Seller tried to take Stolt-Nielsen even a step further. Seller argued that the first arbitral tribunal had wrongly relied on a theory that, by placing contract validity in issue, seller had waived the objection to having the first tribunal not the second decide that issue. The waiver theory, seller argued, was on a par with the Stolt-Nielsen tribunal’s policy-based preference for class arbitration, and was impermissibly the arbitrators’ “own brand of industrial justice.” The Fourth Circuit rejected this as well, and found that in fact the point of departure of the tribunal’s analysis was the broad “all disputes” language of the arbitration clause, making the tribunal’s decision that it should resolve the contract validity dispute an arguable, and hence permissible, construction of the agreement.

What lessons can we draw from this arguably sui generis duelling arbitrations case?

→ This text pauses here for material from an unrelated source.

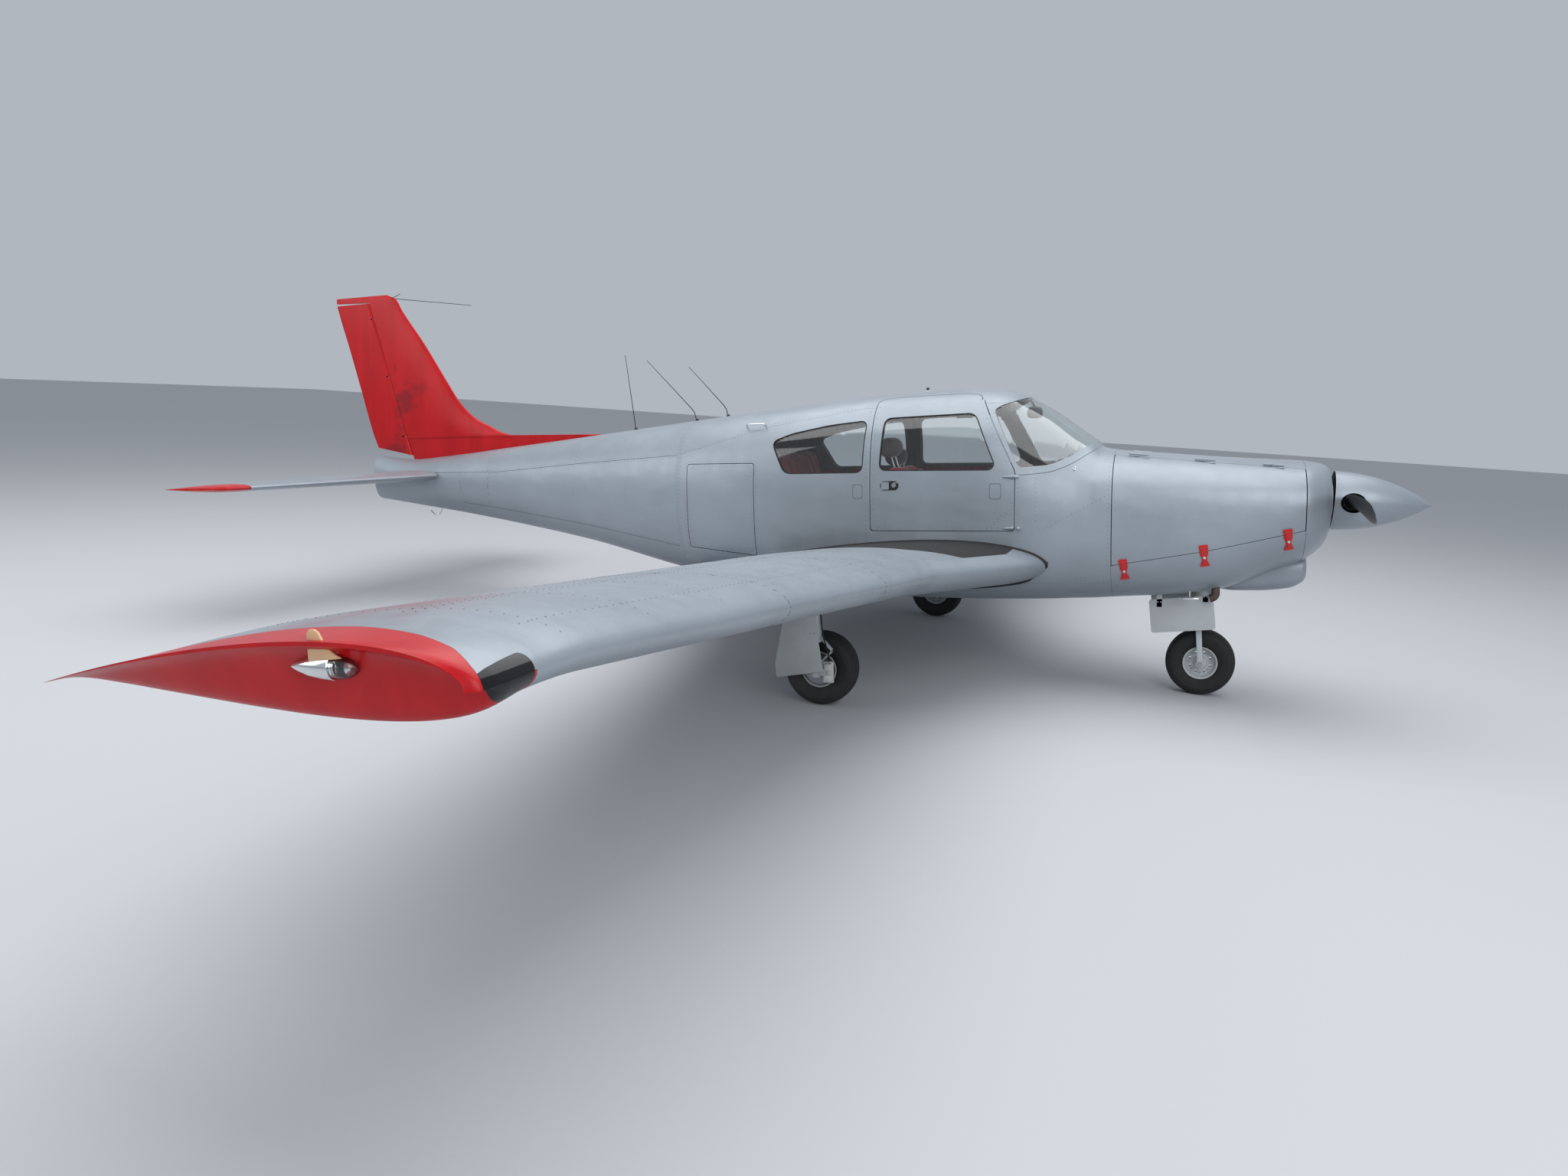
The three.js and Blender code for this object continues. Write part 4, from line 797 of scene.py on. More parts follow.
CHIN_STOPS = [0.579, 0.576, 0.571, 0.565, *(0.55 - 0.02 * i for i in range(21)), 0.135, 0.12]
chin = cut(chin_solid(CHIN_STOPS), body_solid(FRONT, BOWL_SEAM - 0.001, -0.002))
core = chin_solid([x + 0.004 * (x > 0.57) for x in CHIN_STOPS[:16]], 0.006)
tray = cut(shared(COWL, below_line(0)), core)
skin = cut(cut(chin, core), body_solid(BOWL_SEAM + 0.001, FIREWALL, SHEET / 2))
well = slab(oblong(-0.3, 0.112, 0.3, 0.8), -0.176, 0.176)
tray = cut(combine(tray, "UNION", skin), well)
fit("tray_skin", inner_faces(tray), COWL_SKIN, stands_for="cowl_lower", crease=40)

# Cowl hinges: three pairs of painted knuckles on one straight line above each door's top edge.
# The door's own knuckles and leaves swing with it; the ones on the fixed top stay.
STEEL = finish_of("steel", Base_Color=(0.42, 0.43, 0.44, 1), Metallic=1.0, Roughness=0.34)[0], "steel"


def rod(a, b, radius, sides=16, chamfer=0.0, end=None):
    """A round bar from one point to another, or a cone if its far radius is given."""
    a, b = Vector(a), Vector(b)
    far, last = (b - a).length, radius if end is None else end
    profile = [(0, 0), (0, radius - chamfer), (chamfer, radius), (far - chamfer, last),
               (far, last - chamfer), (far, 0)]
    if not chamfer:
        profile = [(0, 0), (0, radius), (far, last), (far, 0)]
    return turned(profile, a, b - a, sides)


def block(size, bevel=0.0, at=None):
    """A box with rounded edges, placed by a matrix or centred on a point."""
    bm = bmesh.new()
    bmesh.ops.create_cube(bm, size=1)
    bmesh.ops.scale(bm, vec=Vector(size), verts=bm.verts)
    if bevel:
        bmesh.ops.bevel(bm, geom=bm.edges, offset=bevel, segments=2, profile=0.5, affect="EDGES",
                        material=-1)
    if at is not None:
        matrix = at if isinstance(at, Matrix) else Matrix.Translation(at)
        bm = placed(bm, matrix)
    return bm


def top_z(x, y):
    """Height of the body's upper skin over a place seen from above."""
    _, half, _, wide, top, above, _ = between(STATIONS, x)
    return wide + (top - wide) * max(1 - (abs(y) / half) ** above, 0) ** (1 / above)


PIN_ENDS = [(x, top_z(x0, TOP_HALF) + 0.012) for x, x0 in ((0.536, BOWL_SEAM), (-0.472, FIREWALL))]
for name, side in SIDES:
    def on_pin(share, side=side):
        (x0, z0), (x1, z1) = PIN_ENDS
        return Vector((x0 + (x1 - x0) * share, side * 0.277, z0 + (z1 - z0) * share))

    moving, fixed = [], []
    for start in (0.1, 0.46, 0.82):
        for low, high, group, way in ((start, start + 0.06, moving, 1),
                                      (start + 0.0612, start + 0.11, fixed, -1)):
            a, b = on_pin(low), on_pin(high)
            group.append(rod(a, b, 0.0052, 14, 0.001))
            middle, y = (a + b) / 2, 0.277 + way * 0.013
            group.append(block((abs(a.x - b.x), 0.008, 0.009), 0.001, middle - Vector((0, 0, 0.0045))))
            leaf = Matrix.Translation((middle.x, side * y, top_z(middle.x, y) + 0.0014))
            leaf = leaf @ Matrix.Rotation(-side * 0.3, 4, "X")
            group.append(block((abs(a.x - b.x), 0.022, 0.0016), 0.0006, leaf))
    fit("cowl_hinge_moving_" + name, moving, PAINT, "cowl_door_" + name)
    fit("cowl_hinge_fixed_" + name, fixed, PAINT)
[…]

One lesson, I believe, is that American arbitration jurisprudence provides the answer to some criticisms, from abroad, that the US needs to “modernize” or at least refine the text of the Federal Arbitration Act. Certainly it is true that an arbitration statute that refers in general terms to “exceed[ing] powers” as a ground for vacatur does not give arbitrators clear guidance on what to do in a case such as Central West Virginia. But what effort to catalog the manifold ways that an arbitrator might exceed her powers would be a useful replacement for the jurisprudence of US courts on the subject?  When one reads the Fourth Circuit’s decision, one gains a measure of confidence that “common law” adjudication of arbitration law issues has yielded principles that are relatively consistent, or at least reconcilable, from case to case. Arbitrators who read the arbitrability and vacatur case law can proceed with a large measure of confidence, and it is to be doubted that statutory reform would increase that confidence level, at least not without an unacceptable cost in the creation of more detailed, but possibly underinclusive and rigid, categories of prohibited arbitral conduct.